Stanley Brand, former general counsel to the U.S. House of Representatives, debunked this argument back in 1998. In a letter to Sen. John McCain, he stated:
I am writing to amplify the comments that I recently made…conceming applicability of the Speech or Debate Clause….I believe that the concerns expressed in the CRS memorandum are either overstated, or the extent they are not, provide no basis for arguing that protection of CRS works will be weakened by [public access].
I fail to see a realistic threat that CRS employees will be subjected to any increased risk of liability, or discovery of their files. Of course, nothing can prevent litigants from filing frivolous or ill-founded suits, but their successful prosecution or ability to obtain evidence from legislative files seems remote
R Street made the same point in a coalition letter supporting CRS transparency in 2015:
Congress has been distributing CRS’s reports to the public (often in the form of committee prints) since the 1970s. CRS even used to compile a list of CRS reports in the public domain. Nevertheless, no analyst has been hauled into court and forced to testify about his or her work for Congress.
Brand also points out that legislation for public access to CRS reports could include language to address these concerns:
In an abundance of caution, and to address CRS’ concerns, you might consider adding the following language to the bill: “Nothing herein shall be deemed or considered to diminish, qualify, condition, waive or otherwise affect applicability of the constitution’s Speech or Debate Clause, or any other privilege available to Congress, its agencies or their employees, to any CRS product made available on the Internet under this bill.”

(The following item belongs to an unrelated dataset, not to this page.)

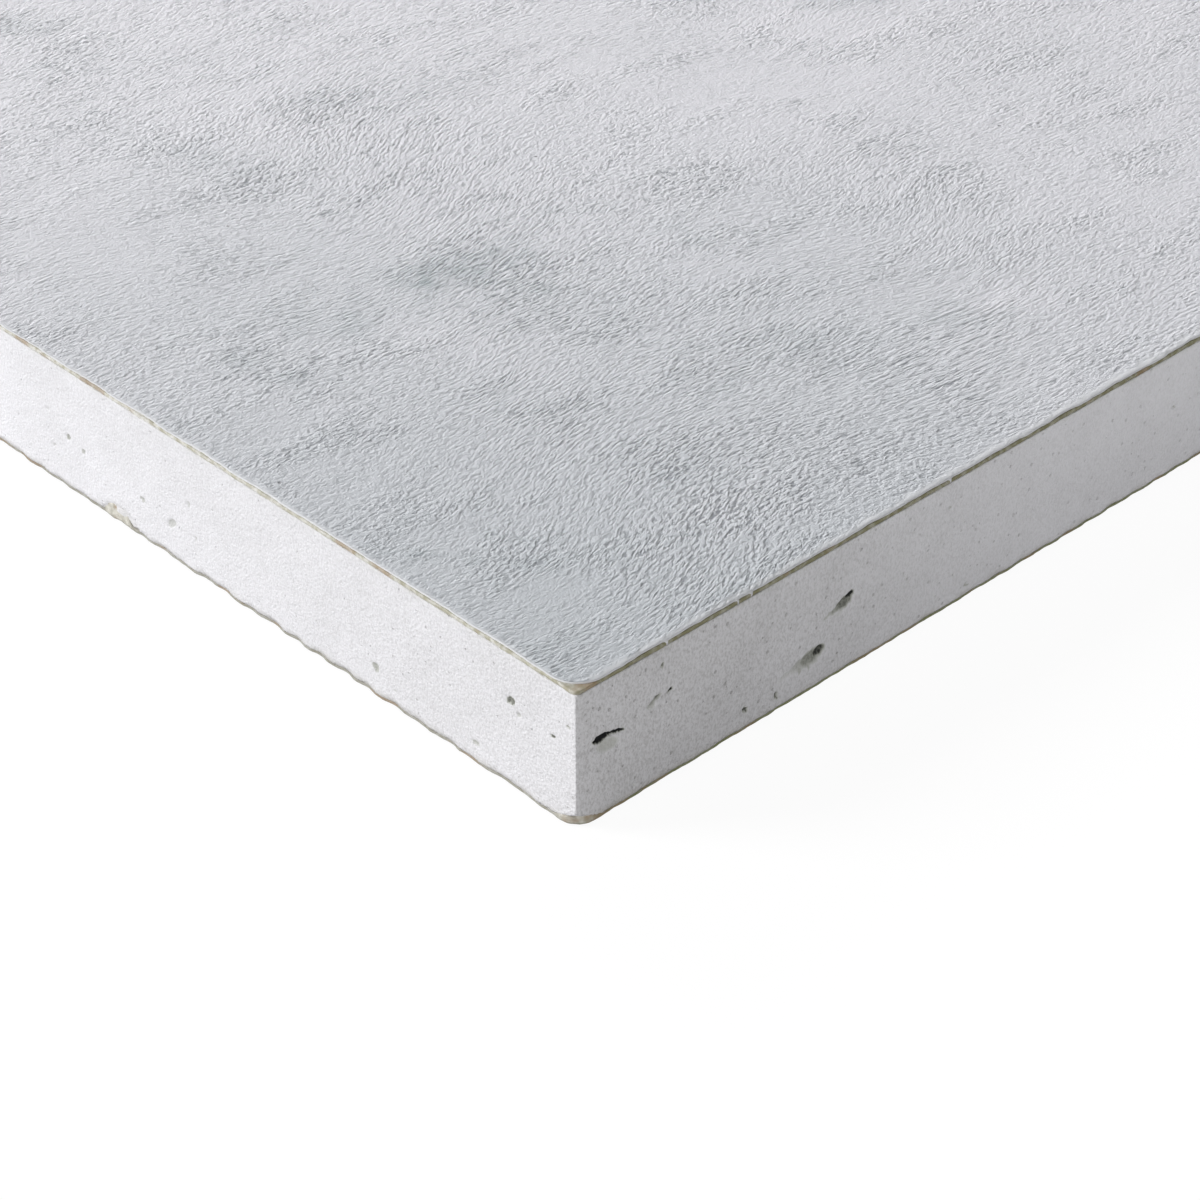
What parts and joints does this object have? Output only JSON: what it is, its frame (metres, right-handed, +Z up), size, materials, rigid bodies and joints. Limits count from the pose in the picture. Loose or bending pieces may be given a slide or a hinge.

Today, both House and Senate versions of the “Equal Access to Congressional Research Service Reports Act” contain this provision:
(a) No Effect On Speech Or Debate Clause.—Nothing in this Act may be construed to diminish, qualify, condition, waive, or otherwise affect the applicability of clause 1 of section 6 of article I of the Constitution of the United States (commonly known as the “Speech or Debate Clause”) or any other privilege available to Congress or Members, offices, or employees of Congress with respect to any CRS Report made available online under this Act.
While this may be an interesting question for legal theorists, it does not seem to be a real world problem. Once again, Congress has long published CRS reports at its discretion with no ill-consequences. Since CRS would not be the entity publishing the reports under the proposed legislation, it’s hard to see how their status as a legislative support agency would change. This is just another example of the fear, uncertainty and doubt being spread about public access.